Background
The AlphaFoldDB Structure Extractor (https://project.iith.ac.in/sharmaglab/alphafoldextractor/) is an open-access web server and API toolkit designed to facilitate the bulk download of predicted protein structures from the AlphaFold Database using well-known accession formats. Addressing the current limitations in extracting structures beyond a restricted list of model organisms and a threshold number, this tool accepts diverse sequence and structure input identifiers, such as NCBI Taxonomy ID, RefSeq accessions, locus tags (old and new), and UniProt or AlphaFold accessions for structure retrieval.
Results
Users can download structure files in PDB, mmCIF, bCIF, or/and PAE JSON formats using any of the above-mentioned input accessions as input. The tool also generates an accompanying ID mapping file to trace input identifiers back to standard accession numbers and reports unmapped IDs separately. Users can also perform just the ID mapping in case they do not require the structure coordinate files. An API methodology is also provided for programmatic access, enabling integration into bioinformatics pipelines.

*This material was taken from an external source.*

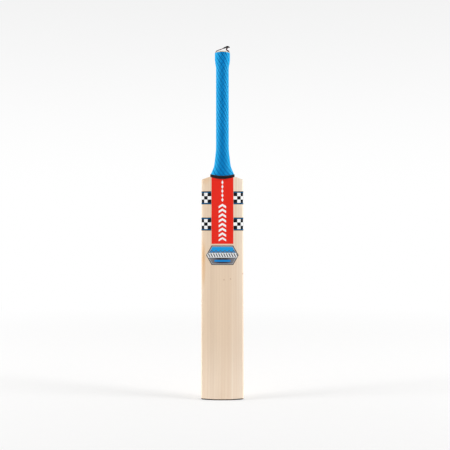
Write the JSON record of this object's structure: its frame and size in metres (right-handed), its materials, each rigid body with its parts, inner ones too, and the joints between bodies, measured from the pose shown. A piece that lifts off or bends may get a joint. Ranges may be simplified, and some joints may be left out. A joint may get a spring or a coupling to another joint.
{
  "type": "cricket bat",
  "caption": "Full-size long-handle cricket bat: willow blade with a V-spliced cane handle, ribbed rubber grip, thread binding, film labels and a hanging loop.",
  "frame": {"origin": "middle of the toe's flat end, on the handle's axis", "axes": "+Z from the toe up the handle, -Y out of the playing face, X across the blade"},
  "size_m": [0.1068, 0.0641, 0.8875],
  "materials": {
    "willow": "smooth bleached willow, waxed",
    "cane": "planed cane, matt",
    "cork": "fine cork sheet",
    "strip_rubber": "matt rubber sheet",
    "toe_rubber": "dark brown matt rubber",
    "grip_rubber": "blue ribbed rubber, slight sheen",
    "twine": "waxed thread, closely wound",
    "black_thread": "waxed black thread",
    "maroon_thread": "waxed maroon thread",
    "red_label": "printed film, satin",
    "check_film": "printed film, satin",
    "badge_film": "printed film, satin"
  },
  "bodies": {
    "bat": {"blade": "willow", "toe_guard": "toe_rubber", "cane_slip_front_left": "cane", "cane_slip_front_middle": "cane", "cane_slip_front_right": "cane", "cane_slip_inner_front_left": "cane", "cane_slip_inner_front_middle": "cane", "cane_slip_inner_front_right": "cane", "cane_slip_inner_back_left": "cane", "cane_slip_inner_back_middle": "cane", "cane_slip_inner_back_right": "cane", "cane_slip_back_left": "cane", "cane_slip_back_middle": "cane", "cane_slip_back_right": "cane", "rubber_strip_front": "strip_rubber", "cork_strip_middle": "cork", "rubber_strip_back": "strip_rubber", "twine_sleeve": "twine", "grip": "grip_rubber", "binding_black": "black_thread", "binding_maroon": "maroon_thread", "loop_tails": "maroon_thread", "face_label": "red_label", "check_label_upper_left": "check_film", "check_label_upper_right": "check_film", "check_label_lower_left": "check_film", "check_label_lower_right": "check_film", "badge": "badge_film", "back_label": "red_label"},
    "hanging_loop": {"hanging_loop": "maroon_thread"}
  },
  "joints": [
    {"name": "loop_fold", "type": "hinge", "parent": "bat", "child": "hanging_loop", "pos_m": [0, 0, 0.8738], "axis": [1, 0, 0], "range_deg": [-65, 65]}
  ]
}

We have tested the tool using several randomly selected accessions (individual inputs and up to 5000 input accessions) of each type from NCBI RefSeq and Taxonomy Databases, UniProt Database and AlphaFold Database.
Conclusions
Overall, AlphaFoldDB Structure Extractor streamlines the structure procurement process from AlphaFold database, empowering researchers in structural and functional genomics with minimal computational expertise.